What you should do: All of the data must be printed exactly; please include every line.

╭─ Data block

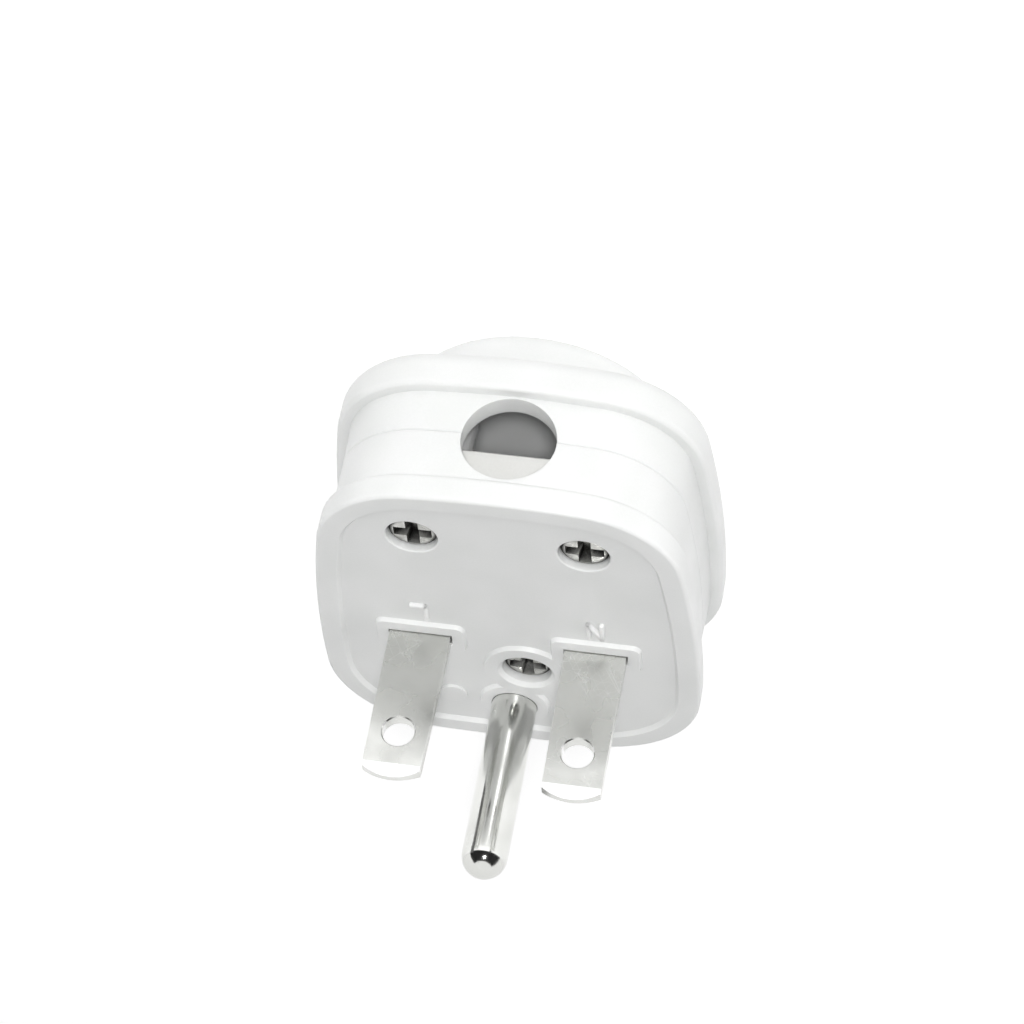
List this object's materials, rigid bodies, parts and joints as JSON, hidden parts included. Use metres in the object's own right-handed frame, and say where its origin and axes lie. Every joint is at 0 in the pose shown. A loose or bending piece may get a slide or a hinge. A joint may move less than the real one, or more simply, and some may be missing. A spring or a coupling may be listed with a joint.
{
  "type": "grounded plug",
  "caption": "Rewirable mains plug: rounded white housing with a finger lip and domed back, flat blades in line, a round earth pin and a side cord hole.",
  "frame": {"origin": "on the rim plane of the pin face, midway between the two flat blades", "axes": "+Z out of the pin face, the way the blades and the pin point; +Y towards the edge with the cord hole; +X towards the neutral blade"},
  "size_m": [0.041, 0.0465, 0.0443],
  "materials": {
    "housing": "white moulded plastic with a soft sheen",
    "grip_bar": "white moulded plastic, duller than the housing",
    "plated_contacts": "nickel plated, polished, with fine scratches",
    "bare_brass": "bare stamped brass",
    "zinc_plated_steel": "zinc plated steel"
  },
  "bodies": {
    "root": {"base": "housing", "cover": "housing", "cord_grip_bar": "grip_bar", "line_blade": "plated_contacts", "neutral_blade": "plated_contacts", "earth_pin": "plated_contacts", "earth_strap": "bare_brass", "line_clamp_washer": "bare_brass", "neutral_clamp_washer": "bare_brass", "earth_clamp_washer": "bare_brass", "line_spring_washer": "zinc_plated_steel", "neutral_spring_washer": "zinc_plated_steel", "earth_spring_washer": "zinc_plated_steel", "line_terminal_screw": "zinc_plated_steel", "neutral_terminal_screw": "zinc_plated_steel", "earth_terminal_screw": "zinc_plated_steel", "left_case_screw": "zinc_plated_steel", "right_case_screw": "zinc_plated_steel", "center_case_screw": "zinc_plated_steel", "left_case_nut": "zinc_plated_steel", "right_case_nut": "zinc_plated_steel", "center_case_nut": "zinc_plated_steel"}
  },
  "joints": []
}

╰─

Right answer:
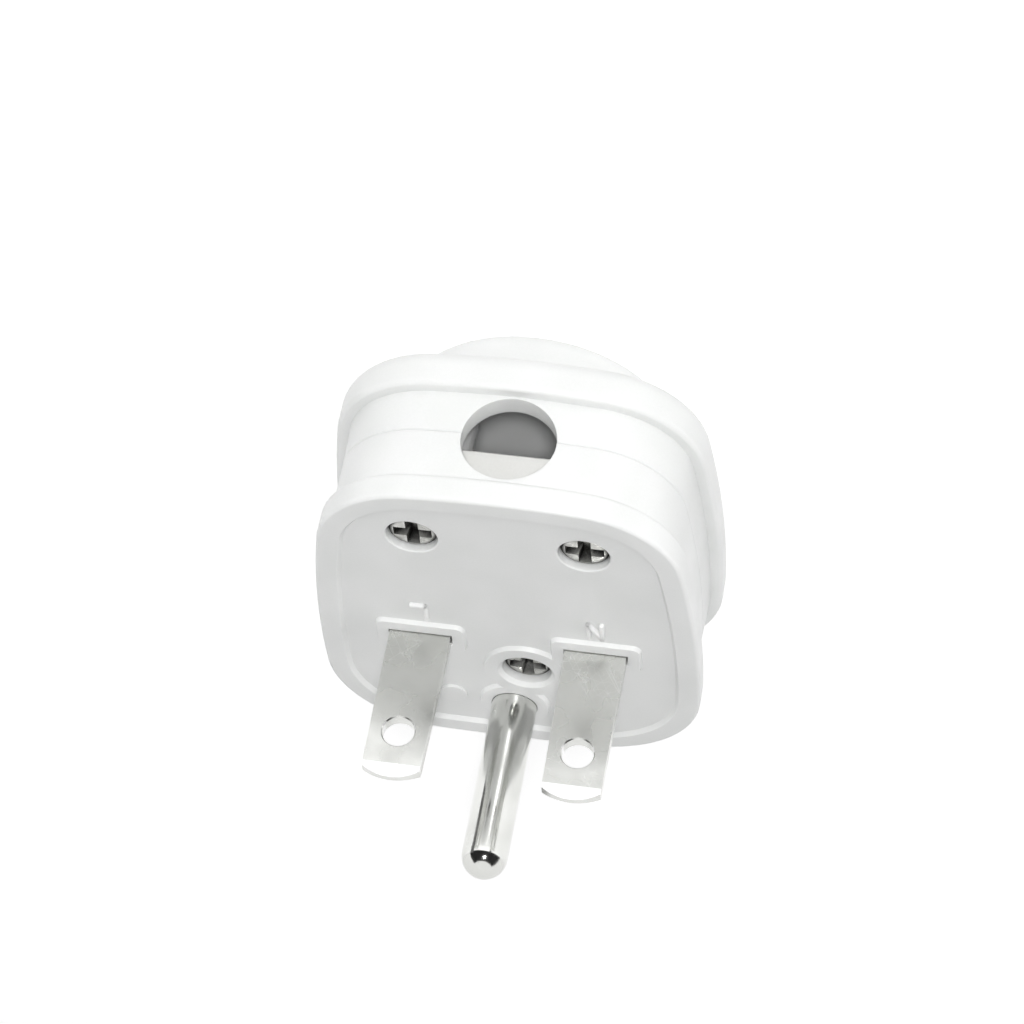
List this object's materials, rigid bodies, parts and joints as JSON, hidden parts included. Use metres in the object's own right-handed frame, and say where its origin and axes lie. Every joint is at 0 in the pose shown. A loose or bending piece may get a slide or a hinge. A joint may move less than the real one, or more simply, and some may be missing. A spring or a coupling may be listed with a joint.
{
  "type": "grounded plug",
  "caption": "Rewirable mains plug: rounded white housing with a finger lip and domed back, flat blades in line, a round earth pin and a side cord hole.",
  "frame": {"origin": "on the rim plane of the pin face, midway between the two flat blades", "axes": "+Z out of the pin face, the way the blades and the pin point; +Y towards the edge with the cord hole; +X towards the neutral blade"},
  "size_m": [0.041, 0.0465, 0.0443],
  "materials": {
    "housing": "white moulded plastic with a soft sheen",
    "grip_bar": "white moulded plastic, duller than the housing",
    "plated_contacts": "nickel plated, polished, with fine scratches",
    "bare_brass": "bare stamped brass",
    "zinc_plated_steel": "zinc plated steel"
  },
  "bodies": {
    "root": {"base": "housing", "cover": "housing", "cord_grip_bar": "grip_bar", "line_blade": "plated_contacts", "neutral_blade": "plated_contacts", "earth_pin": "plated_contacts", "earth_strap": "bare_brass", "line_clamp_washer": "bare_brass", "neutral_clamp_washer": "bare_brass", "earth_clamp_washer": "bare_brass", "line_spring_washer": "zinc_plated_steel", "neutral_spring_washer": "zinc_plated_steel", "earth_spring_washer": "zinc_plated_steel", "line_terminal_screw": "zinc_plated_steel", "neutral_terminal_screw": "zinc_plated_steel", "earth_terminal_screw": "zinc_plated_steel", "left_case_screw": "zinc_plated_steel", "right_case_screw": "zinc_plated_steel", "center_case_screw": "zinc_plated_steel", "left_case_nut": "zinc_plated_steel", "right_case_nut": "zinc_plated_steel", "center_case_nut": "zinc_plated_steel"}
  },
  "joints": []
}